Pour réduire les pertes d’azote, les éleveurs peuvent mener des actions. « L’intérêt de la couverture des fosses à lisier est bien connu. Nous menons un travail pour identifier les aides possibles à l’investissement. » D’autres leviers encore existent dans la lutte contre les fuites d’azote dans les élevages. « Il est possible de travailler sur l’équilibre des rations alimentaires pour limiter la quantité d’azote dans les déjections », cite par exemple la conseillère. « Favoriser le pâturage, en allonger la durée, est aussi un moyen de réduire les émissions puisqu’on ne passe plus par les cases bâtiment et stockage. Ou encore insérer des légumineuses dans la rotation. »   

Déployer les bonnes pratiques

Enfin, à partir des informations issues des travaux avec le groupe pionnier, le projet ABAA comporte également un volet « communication » visant à vulgariser les bonnes pratiques pour réduire les émissions et le lien entre ammoniac et particules fines. Une démonstration de divers matériels peu émissifs est ainsi organisée une fois par an dans chaque département breton pour sensibiliser les acteurs de terrain à la problématique afin de faire évoluer les pratiques. À l’avenir, un parcours de formation sur le sujet va également être développé à destination des agriculteurs. 

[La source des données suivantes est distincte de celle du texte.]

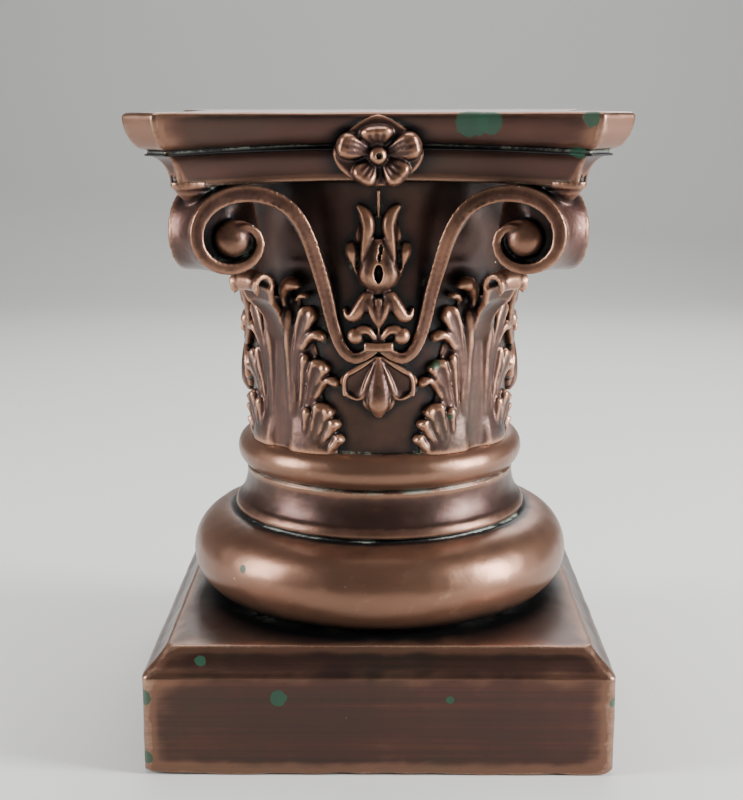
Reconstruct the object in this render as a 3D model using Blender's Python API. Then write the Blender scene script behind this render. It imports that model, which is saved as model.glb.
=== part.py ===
"""Short column used as a plant stand: square plinth, turned base, leafy capital with corner scrolls.

One hollow casting, drawn here as one solid. Metres, +Z up, the front faces -Y, and the
origin is the middle of the underside. All four faces of the capital are alike.
"""
import math

import bmesh
import bpy
from mathutils import Matrix, Vector

# Plinth, a square block with a sloped upper edge
PLINTH_WIDTH = 0.332
PLINTH_SIDE = 0.074
SLOPE_RISE = 0.017
SLOPE_RUN = 0.016
PLINTH_CORNER = 0.006

# Turned base: the big roll, the lip above it, the hollow neck and the collar roll
ROLL_RADIUS = 0.147
ROLL_HEIGHT = 0.064
LIP_RADIUS = 0.1135
LIP_HEIGHT = 0.0095
NECK_RADIUS = 0.1045
NECK_HEIGHT = 0.0252
COLLAR_RADIUS = 0.111
COLLAR_HEIGHT = 0.0277

# Bell, the plain drum that the carving stands on, flared under the abacus
BELL_RADIUS = 0.098
BELL_SWELL = 0.003
BELL_RIM = 0.104
BELL_HEIGHT = 0.1926
RELIEF = 0.0055

# Abacus, the square slab on top, with hollow sides, cut corners and a moulded edge
ABACUS_WIDTH = 0.338
ABACUS_CORNER = 0.034
ABACUS_HOLLOW = 0.034
ABACUS_BAND = 0.0175
ABACUS_GROOVE_DEPTH = 0.0142
ABACUS_GROOVE_DROP = 0.0085
ABACUS_FOOT_DEPTH = 0.029
ABACUS_HEIGHT = 0.050
ABACUS_BOW = 0.0035
ARRIS = 0.0022

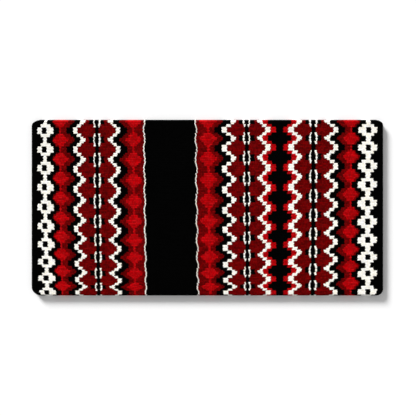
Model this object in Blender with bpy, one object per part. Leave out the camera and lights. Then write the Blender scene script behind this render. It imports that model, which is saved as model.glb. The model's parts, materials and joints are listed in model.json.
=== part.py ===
"""A weft-faced wool saddle blanket, folded once along the horse's spine.

Metres, +Z up. +X runs from the front end to the rear end, +Y runs up to the spine fold.
The blanket lies on the plane z = 0, with its near-side leaf on top of its off-side leaf.
The outer face of each leaf is its face weft, so the off leaf lies face down.
"""

import math
from typing import NamedTuple

import bmesh
import bpy
from mathutils import Vector

# The cloth as it lies folded
folded_drop = 0.4572
leaf_gap = 0.0005
piece_gap = 0.0003

# The three layers of one leaf
face_weft_thickness = 0.0026
warp_thickness = 0.0022
back_weft_thickness = 0.0026

# The finished ends and the long woven edges
front_hem_width = 0.0125
rear_hem_width = 0.0137
selvedge_width = 0.008
outer_edge_radius = 0.0033

# The stripes, from the front end to the rear end
front_chain_width = 0.0457
front_diamond_width = 0.0494
front_medallion_width = 0.1230
front_seat_diamond_width = 0.0590
front_wave_width = 0.0104
seat_width = 0.1210
rear_wave_width = 0.0117
rear_seat_diamond_width = 0.0611
rear_medallion_width = 0.1287
stepped_cherry_width = 0.0442
croup_medallion_width = 0.1314
rear_diamond_width = 0.0507
rear_chain_width = 0.0519

# The plan corners, each along X and along Y
front_fold_corner = (0.0220, 0.0130)
rear_fold_corner = (0.0260, 0.0150)
front_selvedge_corner = (0.0150, 0.0130)
rear_selvedge_corner = (0.0080, 0.0080)

# How far a cutter runs past what it cuts
overrun = 0.005

# Facets on each round
corner_steps = 8
edge_segments = 4
fold_steps = 16
smooth_angle = math.radians(40)


class Band(NamedTuple):
    """One woven stripe that runs from selvedge to selvedge over the spine."""

    name: str
    width: float
    yarn: str


bands = (
    Band("front_chain_band", front_chain_width, "chain_weft"),
    Band("front_diamond_band", front_diamond_width, "cherry_weft"),
    Band("front_medallion_band", front_medallion_width, "medallion_weft"),
    Band("front_seat_diamond_band", front_seat_diamond_width, "cherry_weft"),
    Band("front_wave_band", front_wave_width, "wave_weft"),
    Band("seat_band", seat_width, "seat_weft"),
    Band("rear_wave_band", rear_wave_width, "wave_weft"),
    Band("rear_seat_diamond_band", rear_seat_diamond_width, "cherry_weft"),
    Band("rear_medallion_band", rear_medallion_width, "medallion_weft"),
    Band("stepped_cherry_band", stepped_cherry_width, "stepped_weft"),
    Band("croup_medallion_band", croup_medallion_width, "medallion_weft"),
    Band("rear_diamond_band", rear_diamond_width, "cherry_weft"),
    Band("rear_chain_band", rear_chain_width, "chain_weft"),
)

# Each yarn's colour share in red, green and blue, then its roughness share
yarn_shares = {
    "chain_weft": (0.94, 0.93, 0.86, 0.90),
    "cherry_weft": (0.39, 0.003, 0.005, 0.86),
    "medallion_weft": (0.125, 0.001, 0.0015, 0.88),
    "wave_weft": (0.94, 0.93, 0.86, 0.90),
    "seat_weft": (0.003, 0.003, 0.003, 0.92),
    "stepped_weft": (0.30, 0.003, 0.005, 0.87),
    "back_weft": (0.045, 0.002, 0.003, 0.93),
    "warp_cord": (0.025, 0.023, 0.022, 0.84),
    "hem_binding": (0.004, 0.004, 0.004, 0.90),
    "selvedge_cord": (0.004, 0.004, 0.004, 0.82),
}

# Worked out from the driving dimensions
leaf_thickness = (
    face_weft_thickness + piece_gap + warp_thickness + piece_gap + back_weft_thickness
)
overall_length = front_hem_width + sum(b.width for b in bands) + rear_hem_width
front_x = -overall_length / 2
rear_x = overall_length / 2
weft_front_x = front_x + front_hem_width
weft_rear_x = rear_x - rear_hem_width
fold_inner_radius = leaf_gap / 2
fold_outer_radius = fold_inner_radius + leaf_thickness
fold_middle_radius = fold_inner_radius + leaf_thickness / 2
fold_y = folded_drop / 2 - fold_outer_radius
fold_z = fold_outer_radius
selvedge_y = -folded_drop / 2
weft_selvedge_y = selvedge_y + selvedge_width + piece_gap
leaf_end_y = fold_y - piece_gap

# The two axes of the bend: as far apart as the leaves' middles, and set out from the
# leaves so that the cloth's middle keeps its length from folded shut to laid open
hinge_y = fold_y + fold_middle_radius * (math.pi / 2 - 1)
lower_hinge = (0.0, hinge_y, fold_z - fold_middle_radius)
upper_hinge = (0.0, hinge_y, fold_z + fold_middle_radius)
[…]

Nouvel OAD pour l’épandage primé et présenté au Space

Concernant les diagnostics d’émission réalisés sur chaque exploitation, la première partie s’intéresse aux bâtiments et aux édifices de stockage des déjections. « Nous extrayons généralement la partie ammoniac et gaz à effet de serre des outils GEEP en ateliers porcins et Cap2’ER en ateliers bovins (qui est en train d’être adapté pour la volaille). » Pour la seconde partie concernant l’épandage, il n’existait pas de relevé de données spécifiques : Syst’N, outil d’évaluation des fuites d’azote vers l’environnement, a d’abord été utilisé. « Mais nous basculons vers le simulateur AgrivisioN’air, développé par la Chambre d’agriculture et Air Breizh, et testé depuis mars 2023 par le groupe d’agriculteurs du projet, qui permet d’estimer pour les trois jours à venir selon la date du chantier d’épandage les pertes d’azote par volatilisation en fonction du type de produit (effluents, engrais), du matériel, du délai d’incorporation et de la météo. » Grâce à ce nouvel OAD, disponible sous forme d’appli sur Smartphone, les données à l’épandage peuvent être enregistrées et une synthèse sur l’année ensuite obtenue « afin de déterminer où il y a des marges de progrès ». Présenté au Space sur l’Espace pour demain animé par le réseau Chambres d’agriculture, cet outil – récompensé de deux étoiles aux Innov’Space 2023 –  devrait être accessible à tous dans la foulée.